Day 73: Setup Grafana in your local environment on AWS EC2.

Day 73: Setup Grafana in your local environment on AWS EC2.

Hope you are now clear on the basics of Grafana, like why we use it, where we use it, what we can do with it, and so on.

Now, let's do some practical stuff.

Introduction:

📉Grafana is an open source interactive data-visualization platform created by Grafana Labs that allows users to view their data through charts and graphs that are combined into a single dashboard (or numerous dashboards!) for easier interpretation and understanding.

📈We can host Grafana ourselves using AWS Managed Services or have creators host it for you. Grafana runs the procedure on our server or computer, and we may view the UI using our browser. The dashboard can display data in the form of graphs, heat maps, single statistics, or charts. Here is example how charts looks like,

📉You may also query and trigger alerts on your data and metrics from wherever they are stored, whether in traditional server environments, Kubernetes clusters, or multiple cloud services.

📈Today, practically every application architecture consists of a number of distinct applications, each performing a unique task and working together to achieve a shared goal. As such, the stability and reliability of your infrastructure would greatly depend on the performance of each application within that infrastructure.

📉Understanding the state of these applications is vital to keeping your systems in the best shape possible. This is done by monitoring our applications, or, in other words, collecting data about these applications that would inform you of their current state at all times. The larger your stack, the more applications you must monitor to keep your infrastructure healthy.

📈This would result in the collection of significant volumes of performance data for your application. It would therefore take a significant amount of effort to parse through and make sense of this data, which is not an easy undertaking without the right tool. Grafana was made exactly for this purpose!

Task 1:

Setup Grafana in Your Local Environment on AWS EC2

We’ll follow the steps outlined in the Official Grafana Documentation

Launch an AWS EC2 Instance

  1. Log in to your AWS Management Console and navigate to the EC2 service.

  2. Click on “Launch Instance” to create a new instance and select an appropriate Amazon Machine Image (AMI) for your EC2 instance. Choose an image that supports Grafana, like Amazon Linux or Ubuntu.

  3. Choose an instance type based on your requirements and configure instance details such as the VPC, subnet, security group, and any other necessary settings.

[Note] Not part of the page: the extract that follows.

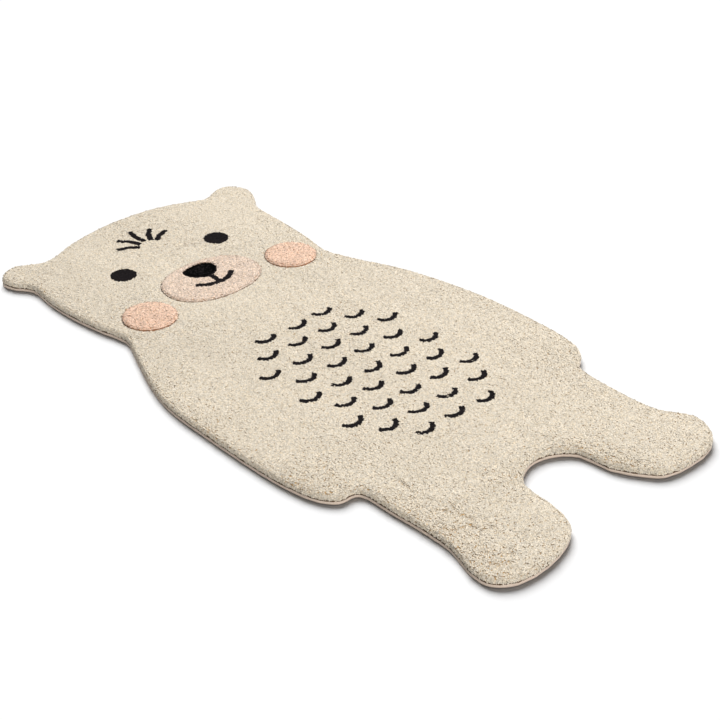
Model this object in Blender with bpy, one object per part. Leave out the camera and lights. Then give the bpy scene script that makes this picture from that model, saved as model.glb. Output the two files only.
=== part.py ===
# Animal-shaped rug for a child's room: a bear lying flat, hand tufted in cut pile.
# It runs with blender --background --python part.py, or from Blender's text editor.
# Units are metres and Z is up. The underside lies on Z = 0, +Y points at the head,
# and X = 0, Y = 0 is the middle of the rug's outer box. Left and right are a viewer's,
# looking down with the head at the top.

import math
from collections import namedtuple

import bmesh
import bpy
import numpy as np

MM = 0.001

# Driving dimensions
RUG_WIDTH = 600 * MM
RUG_LENGTH = 1200 * MM
HEM_HEIGHT = 6.5 * MM  # turned rim of the backing cloth, with the latex inside it
HEM_WIDTH = 8 * MM
HEM_FLAT = 0.2 * MM  # upright stretch between the hem's two rounded corners
CLOTH_THICKNESS = 3 * MM  # backing cloth, latex and the cloth that carries the tufts
PILE_HEIGHT = 16 * MM  # top of the cream pile above the floor
PILE_SETBACK = 1 * MM  # the roll of pile stands this far inside the hem
ROLL_RADIUS = 4.5 * MM  # rounding of the pile at the rug's edge
GAP = 0.3 * MM  # between pieces that touch

# Unevenness of the sheared pile
LUMP_HEIGHT = 0.9 * MM
LUMP_PITCH = 54 * MM

# Carved line around each area of another yarn, and the rounding of the area's own rim
CARVE_RADIUS = 2.4 * MM
AREA_ROUNDING = 4 * MM

# How finely curves are cut into straight steps
LONGEST_STEP = 28 * MM
LARGEST_TURN = math.radians(14)
AREA_STEPS = 36
ROUNDING_STEPS = 1  # Blender's bevel_resolution

# Heights closer than this are the same height
LEVEL = 0.01 * MM

# The outline as a maker would mark it out on a 5 mm grid: across from the centre line and
# up from the line of the feet, on the right side. The last two columns say where the left
# side, once mirrored, was cut differently: its ear is smaller and its arm a little fuller.
Station = namedtuple("Station", "place across up left_across left_up")
OUTLINE = [
    Station("crown", 0, 1200, 0, 0),
    Station("crown_side", 100, 1195, 0, -15),
    Station("crown_end", 160, 1175, 0, -20),
    Station("ear_front", 195, 1160, -10, -5),
    Station("ear_rise", 220, 1170, 0, 5),
    Station("ear_top", 250, 1180, -5, -10),
    Station("ear_side", 275, 1165, -10, -15),
    Station("ear_tip", 285, 1130, -25, -10),
    Station("ear_under", 265, 1090, -20, 10),
    Station("ear_back", 250, 1070, -10, 10),
    Station("temple", 245, 1040, 0, 0),
    Station("cheek", 240, 970, 5, 0),
    Station("jaw", 230, 890, 5, 0),
    Station("neck", 220, 840, 5, 0),
    Station("shoulder", 235, 785, 10, 0),
    Station("upper_arm", 265, 710, 10, 0),
    Station("arm", 285, 635, 10, 0),
    Station("elbow", 300, 525, 0, 0),
    Station("forearm", 300, 410, 0, 0),
    Station("wrist", 295, 350, 0, 0),
    Station("hand", 285, 310, 0, 0),
    Station("hand_end", 265, 285, 0, 0),
    Station("hip", 240, 270, -5, 10),
    Station("thigh", 230, 225, 0, 0),
    Station("ankle", 230, 110, 0, 0),
    Station("heel", 255, 65, -10, 0),
    Station("toe", 245, 30, 0, 0),
    Station("toe_end", 215, 5, 0, 0),
    Station("sole", 160, 0, 0, 0),
    Station("sole_inside", 110, 10, 0, 0),
    Station("toe_inside", 90, 30, -10, 0),
    Station("shin", 65, 75, 0, 0),
    Station("fork", 60, 125, 0, 0),
    Station("crotch_side", 35, 150, 0, 0),
    Station("crotch", 0, 160, 0, 0),
]

# Areas tufted in another yarn, marked out in the same millimetres, with the height of
# their pile above the floor. Each stands in a pocket of the pile that it is within.
# corner is a superellipse's power: 2 is round, and more is squarer. taper narrows the
# lower end by that share of the width.
Area = namedtuple("Area", "name within across up width height corner taper top yarn")
AREAS = [
    Area("cheek_pile_left", "body_pile", -158, 862, 92, 92, 2.0, 0.0, 21, "peach_yarn"),
    Area("cheek_pile_right", "body_pile", 159, 866, 93, 92, 2.0, 0.0, 21, "peach_yarn"),
    Area("muzzle_pile", "body_pile", 1, 896, 190, 134, 2.2, 0.0, 20, "blush_yarn"),
    Area("nose_pile", "muzzle_pile", 2, 926, 74, 48, 2.3, 0.35, 21.5, "black_yarn"),
]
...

  4. Review and launch the instance.

Connect to Your EC2 Instance

Once the instance is launched, select it from the EC2 dashboard.

Install Grafana

Complete the following steps to install Grafana from the APT repository:

⫸ To install the required packages and download the Grafana repository signing key, run the following commands:

sudo apt update

sudo apt-get install -y apt-transport-https software-properties-common wget

#import gpg keys
sudo mkdir -p /etc/apt/keyrings/
wget -q -O - https://apt.grafana.com/gpg.key | gpg --dearmor | sudo tee /etc/apt/keyrings/grafana.gpg > /dev/null

⫸ To add a repository for stable releases, run the following command:

echo "deb [signed-by=/etc/apt/keyrings/grafana.gpg] https://apt.grafana.com stable main" | sudo tee -a /etc/apt/sources.list.d/grafana.list

⫸ To install Grafana OSS, run the following command:

 # Installs the latest OSS release:
 sudo apt-get install grafana

Start and Enable Grafana Service

⫸ To start and enable the service, run the following commands:

sudo systemctl start grafana-server.service
sudo systemctl enable grafana-server.service
sudo systemctl status grafana-server.service

Grafana server runs on TCP port 3000. We will need to allow this port in the EC2 instance's security group.

⫸ Click on "Edit inbound rule" in the security group.

Access Grafana Web Interface

⫸ By default, Grafana listens on port 3000. Use this public IP along with port 3000 to access the Grafana welcome page.

Log in to Grafana

  1. On the sign-in page, enter admin for your username and password.

  2. The first time you access Grafana, you will be prompted to set up an admin password.

  3. Set your admin password and log in with the default username “admin” and the password you just set.

    ⫸ Now, we have logged into Grafana.

    Explore the Grafana interface and start creating your own dashboards to visualize and monitor data from various data sources.

Congratulations! You’ve successfully set up Grafana in your local environment on an AWS EC2 instance.

Now, you can leverage Grafana’s powerful visualization capabilities to monitor and analyze your data efficiently.